Un rappel, cependant, et à propos d'une Intifada bien réelle - la seconde - qui a éclaté en octobre 2000, il y a donc tout juste 15 ans. Les analogies sont évidentes :

- déclenchement pratiquement au moment des grandes fêtes juives d'automne, après Roch Hachana ; 

- prétexte de soit disant menaces sur la Mosquée Al -Aqsa ; en 2000, c'était la visite d'Ariel Sharon sur le Mont du Temple qui aurait mis le feu aux poudres ; aujourd'hui, ce sont en fait des mois et des mois de rumeurs, relayées dans la presse arabe et sur les réseaux sociaux, qui enflamment de très jeunes Palestiniens, convaincus de défendre un lieu saint de l'Islam en venant tuer, au hasard, des Juifs coupables selon eux de "menacer la Sainte Mosquée" ; à ce titre, le discours de Mahmoud Abbas disant que « Les juifs n’ont pas le droit de souiller la mosquée Al-Aqsa de leurs pieds sales », était aussi intolérable sur la forme qu'irresponsable ; 

- blocage total du processus de paix, les négociations ayant cessé depuis de longs mois tandis qu'en 2000, c'était l'échec des entretiens directs de Camp David, Yasser Arafat ayant refusé les propositions d'Ehud Barak, qui pourtant avait accepté de larges concessions, y compris un Etat palestinien et le partage de Jérusalem ; je ne veux pas revenir ici sur les responsabilités du blocage actuel, disons - appréciation personnelle - qu'elles sont a minima partagées pour les deux parties ;

- "Contamination" du secteur arabe en Israël, avec des émeutes et même des actes terroristes menées là aussi par des très jeunes, s'identifiant totalement à leurs "frères" palestiniens.
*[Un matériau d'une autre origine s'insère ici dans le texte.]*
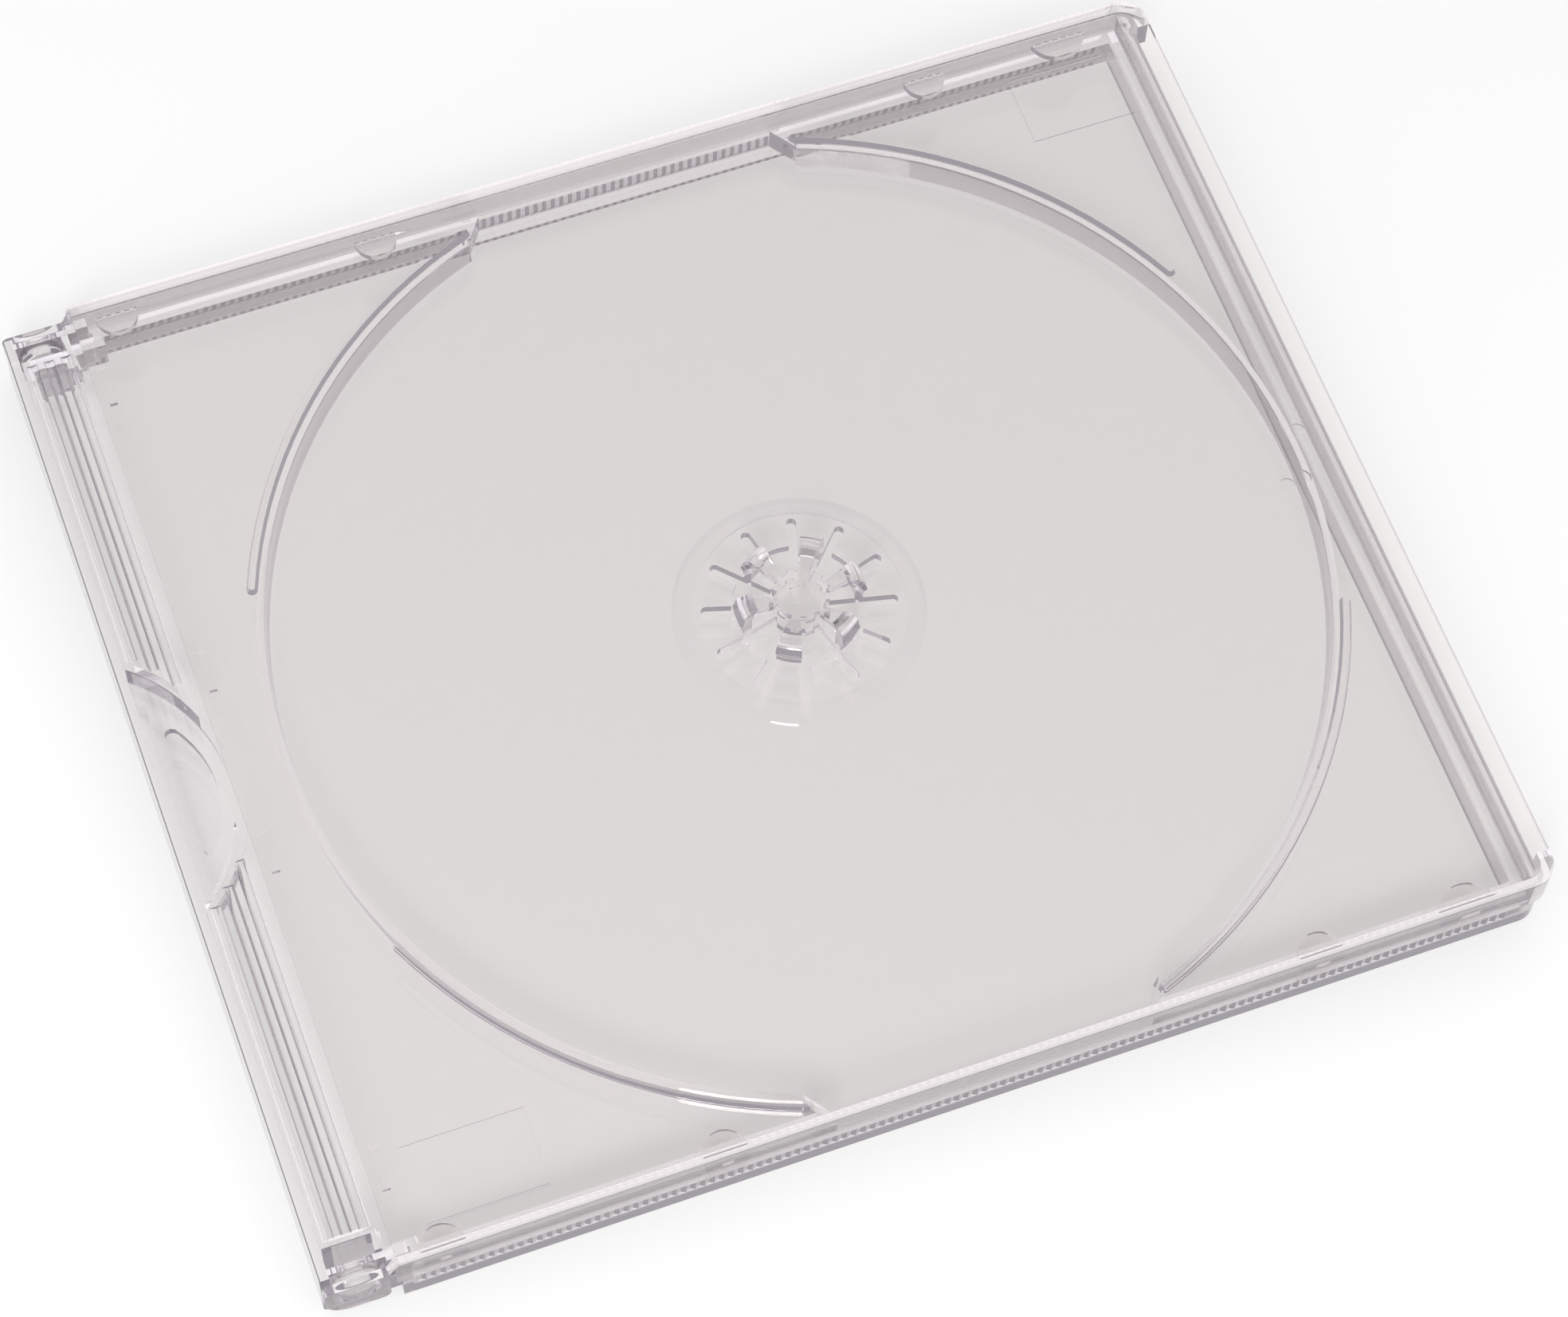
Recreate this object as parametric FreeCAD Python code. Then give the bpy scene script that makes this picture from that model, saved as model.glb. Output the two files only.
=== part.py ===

Mais à la réflexion, l'analogie me semble, à mon modeste avis, s'arrêter là :

- à Jérusalem, on a aujourd'hui un gouvernement à la majorité étriquée, très marqué à droite et avec surtout des alliés du Likoud hostiles à tout compromis ; en 2000, c'était un gouvernement au contraire très "colombe" ; si donc un choc politique devait survenir, ce serait plutôt un "coup de barre à gauche" avec un gouvernement d'Union Nationale où le "Parti sioniste" remplacerait le parti de Bennett, celui "des implantations" ; pour rappel, début 2001 et avec la victoire électorale d'Ariel Sharon, un gouvernement d'Union Nationale fut constitué sous sa direction avec -déjà - les Travaillistes associés au pouvoir ;

- après la rupture de Camp David, éclata la seconde Intifada dont on sait aujourd'hui qu'elle n'avait rien de spontané ; son objectif stratégique fut de "tordre le bras" d'Israël, en le forçant à la concession réclamée - elle l'est toujours - par la partie palestinienne, et qui équivaudrait pour l'Etat juif à un suicide : le fameux "droit au retour" de millions de réfugiés, mais surtout descendants de réfugiés de 1948 ; aujourd'hui, on ne devine pas d'objectif stratégique précis, hormis la remise sur le devant de la scène de la cause palestinienne, largement oubliée avec l'atroce guerre civile en Syrie et l'ombre du Daech ;

- attentats suicides presque quotidiens, attaques à l'arme automatique, on a presque oublié ce que fut la seconde Intifada : ce sont autant d'opérations nécessitant une infrastructure lourde, des caches d'armes, des explosifs, etc. ; et on se souvient de la peine qu'eut Israël pour gagner cette véritable guerre, qui nécessita une opération militaire d'envergure au printemps 2002 ; aujourd'hui, les seuls Palestiniens disposant d'armes conséquentes sont ceux du Hamas, enfermés dans leur "Califat enclave", d'où ils ne peuvent pas sortir ; les terroristes d'aujourd'hui, très jeunes et agissant semble-t-il individuellement, sont armés de couteaux ou tournevis, de quoi tuer ou blesser grièvement, certes ; mais avec beaucoup moins de puissance destructrice qu'au début des années 2000 ;

- enfin, différence fondamentale : en 2000, aucune ligne défensive n'existait contre les infiltrations terroristes ; aujourd'hui, la "barrière de sécurité" (qui n'est un mur que sur une petite portion) d'une part, les "check points" dans les Territoires, d'autre part, permettent de filtrer fortement les agressions potentielles ; démonstration paradoxale de cela, ce sont les Palestiniens de Jérusalem Est, vivant du côté "israélien" du "mur", qui ont commis la majorité des attaques au couteau ; ceci, bien sûr, à propos de la sécurité dans le pays lui-même, car la multiplication de certaines implantations au cœur de la Cisjordanie va poser des problèmes épineux de sécurité à l'armée israélienne.